Doormen do not have a right to assault you, the law is very clear on this.
“Bouncers are not entitled to engage in the use of force unless they are first threatened with physical harm. Thus, unless they are approached with physical threats of harm, bouncers are not entitled to:
- Strike a patron with a punch or kick
- Push or physically throw a person out of the establishment
- Restrain them in a choke holds, “joint locks”, or other techniques
- Use weapons or pepper spray“
The incident was reported to the police however the licensee lied to police about the incident even saying there was no CCTV which was later acquired via a legal request from a solicitor. The CCTV shows the assault clearly and more importantly, the pensioners ‘lack of action’ during his visit to the pub.

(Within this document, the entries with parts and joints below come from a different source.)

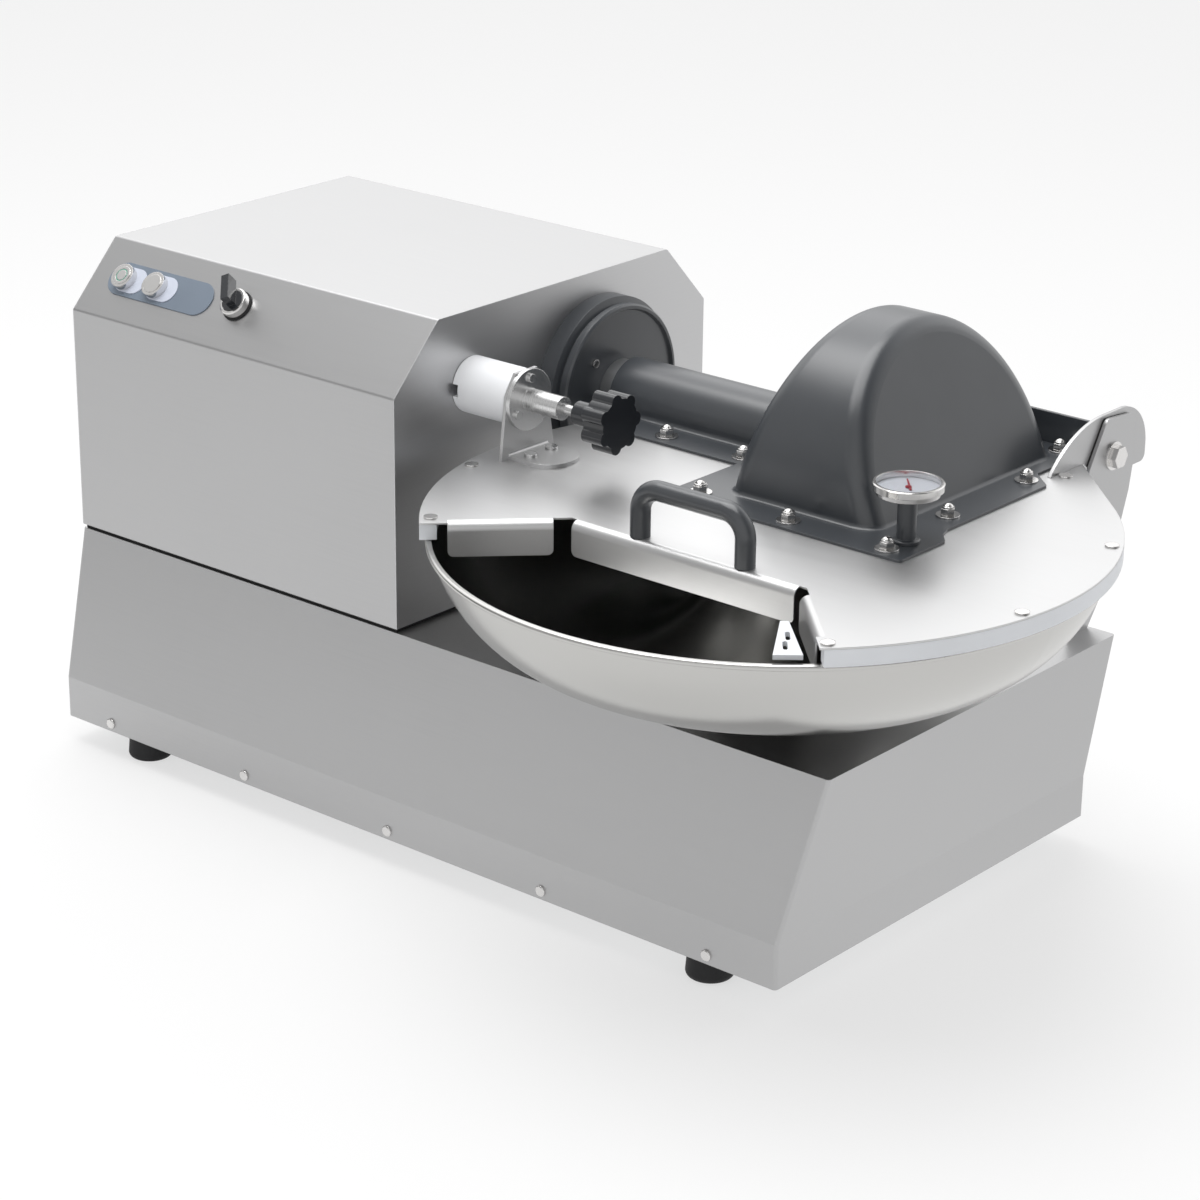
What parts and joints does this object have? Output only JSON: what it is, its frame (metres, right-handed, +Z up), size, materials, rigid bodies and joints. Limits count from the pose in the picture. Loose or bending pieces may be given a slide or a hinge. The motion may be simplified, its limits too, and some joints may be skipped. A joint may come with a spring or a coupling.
{
  "type": "meat bowl cutter",
  "caption": "Bench bowl cutter: belt-driven sickle knives turn inside a rotating dished bowl under a hinged lid with a moulded knife cover, beside a sheet steel motor housing.",
  "frame": {"origin": "on the floor, under the middle of the whole machine's box", "axes": "+X from the motor housing to the bowl, +Y from the loading side to the hinge, +Z up"},
  "size_m": [1.192, 0.7878, 0.5937],
  "materials": {
    "stainless_casing": "brushed",
    "stainless_bowl": "polished spun",
    "zinc_steel": "zinc plated",
    "stainless_fastener": "polished",
    "shaft_steel": "ground",
    "blade_steel": "ground",
    "bearing_steel": "ground",
    "black_rubber": "matt",
    "belt_rubber": "matt",
    "panel_grey": "satin",
    "legend_pale": "satin",
    "chrome_control": "polished",
    "green_lit_chrome": "polished",
    "black_control": "semi-gloss",
    "black_moulding": "satin",
    "white_plastic": "smooth",
    "milky_nylon": "smooth",
    "bright_aluminium": "turned",
    "motor_paint": "semi-gloss",
    "cast_iron": "machined",
    "dial_case": "satin",
    "dial_white": "printed",
    "needle_red": "satin",
    "clear_lens": "clear"
  },
  "bodies": {
    "frame": {"base_shell": "stainless_casing", "floor_plate": "zinc_steel", "rubber_feet": "black_rubber", "skirt_screws": "stainless_fastener", "motor_housing": "stainless_casing", "housing_ends": "stainless_casing", "housing_seal": "black_rubber", "control_plate": "panel_grey", "legend_plates": "legend_pale", "button_bezels": "chrome_control", "selector_gasket": "black_rubber", "selector_ring": "chrome_control", "contact_blocks": "black_control", "shaft_drum": "black_moulding", "drum_screws": "stainless_fastener", "bearing_tube": "zinc_steel", "shaft_bearings": "bearing_steel", "shaft_support": "zinc_steel", "main_motor": "motor_paint", "drive_belt": "belt_rubber", "bowl_gearmotor": "motor_paint", "spindle_column": "cast_iron", "hinge_brackets": "stainless_casing", "hinge_bolts": "stainless_fastener", "cable_gland": "black_moulding"},
    "start_cap": {"start_button": "green_lit_chrome"},
    "stop_cap": {"stop_button": "chrome_control"},
    "selector": {"selector_knob": "black_control"},
    "knife_rotor": {"knife_shaft": "shaft_steel", "knives": "blade_steel", "knife_spacers": "shaft_steel", "knife_nut": "shaft_steel", "shaft_pulley": "cast_iron"},
    "motor_shaft": {"motor_rotor": "zinc_steel", "motor_pulley": "cast_iron"},
    "bowl_turning": {"bowl": "stainless_bowl", "bowl_spindle": "zinc_steel", "bowl_nut": "stainless_fastener"},
    "lid": {"lid_plate": "stainless_casing", "lid_ring": "white_plastic", "lid_screws": "stainless_fastener", "lid_handle": "black_moulding", "bowl_scraper": "white_plastic", "knife_cover": "black_moulding", "cover_washers": "stainless_fastener", "cover_nuts": "stainless_fastener", "thermometer_stem": "black_moulding", "thermometer_case": "dial_case", "thermometer_dial": "dial_white", "thermometer_lens": "clear_lens", "interlock_drum": "milky_nylon", "interlock_bracket": "stainless_casing", "interlock_flange": "bright_aluminium", "interlock_screws": "stainless_fastener", "hinge_arms": "stainless_casing", "hinge_crossbar": "black_moulding"},
    "needle": {"thermometer_needle": "needle_red"},
    "lock_pull": {"lock_rod": "shaft_steel", "lock_knob": "black_control"}
  },
  "joints": [
    {"name": "bowl_spin", "type": "hinge", "parent": "frame", "child": "bowl_turning", "pos_m": [0.258, -0.06155, 0.34775], "axis": [0, 0, 1], "continuous": true},
    {"name": "knife_spin", "type": "hinge", "parent": "frame", "child": "knife_rotor", "pos_m": [0.258, 0.12127, 0.44075], "axis": [1, 0, 0], "continuous": true},
    {"name": "motor_spin", "type": "hinge", "parent": "frame", "child": "motor_shaft", "pos_m": [-0.532, 0.09127, 0.1325], "axis": [1, 0, 0], "continuous": true},
    {"name": "lid_hinge", "type": "hinge", "parent": "frame", "child": "lid", "pos_m": [0.258, 0.32345, 0.42495], "axis": [-1, 0, 0], "range_deg": [0, 80]},
    {"name": "needle_turn", "type": "hinge", "parent": "lid", "child": "needle", "pos_m": [0.4, -0.03655, 0.48295], "axis": [0, 0, 1], "range_deg": [-150, 90]},
    {"name": "lock_slide", "type": "slide", "parent": "lid", "child": "lock_pull", "axis": [1, 0, 0], "range_m": [0, 0.012], "stiffness_N_per_m": 400, "springref_m": -0.005},
    {"name": "start_press", "type": "slide", "parent": "frame", "child": "start_cap", "axis": [0, 0.7242, -0.6896], "range_m": [0, 0.003], "stiffness_N_per_m": 800, "springref_m": -0.001},
    {"name": "stop_press", "type": "slide", "parent": "frame", "child": "stop_cap", "axis": [0, 0.7242, -0.6896], "range_m": [0, 0.003], "stiffness_N_per_m": 800, "springref_m": -0.001},
    {"name": "selector_turn", "type": "hinge", "parent": "frame", "child": "selector", "pos_m": [-0.377, -0.16259, 0.54111], "axis": [0, -0.7242, 0.6896], "range_deg": [-90, 0]}
  ],
  "couplings": [
    {"joint": "motor_spin", "follows": "knife_spin", "ratio": 0.85714}
  ]
}
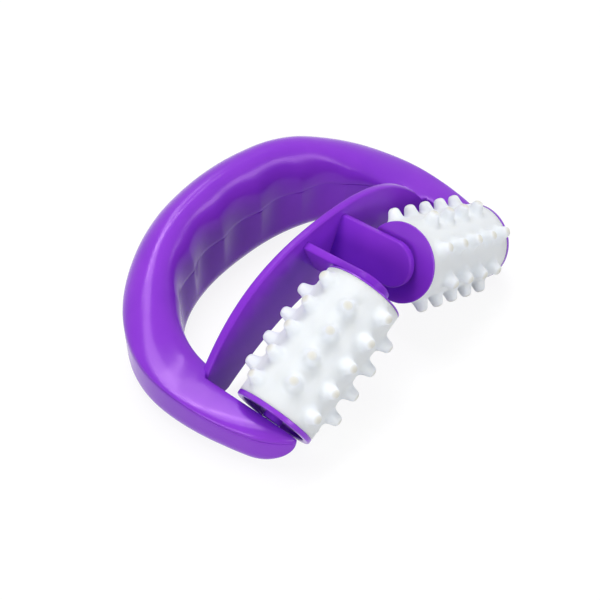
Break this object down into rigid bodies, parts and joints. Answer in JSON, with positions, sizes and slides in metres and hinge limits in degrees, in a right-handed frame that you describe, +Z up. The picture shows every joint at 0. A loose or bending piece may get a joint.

The police were notified of the CCTV which clearly shows an assault (‘a battery’) on the pensioner and the unnecessary forced used.
Even so, the police refused to bring any charges. It is unsure why Lancashire police have refused to take action when clear evidence is available in the form of clear CCTV. The police even told the victim that there was NO CCTV of the incident.
The CCTV show a clear use of force (assault). It is for the doorman to prove reasonable force was used.
This is not the first time Lancashire police have refused to bring charges from ABH
The pensioner believes the licensee deliberately targeted the pensioner as he had objected to a late night license in the beer garden.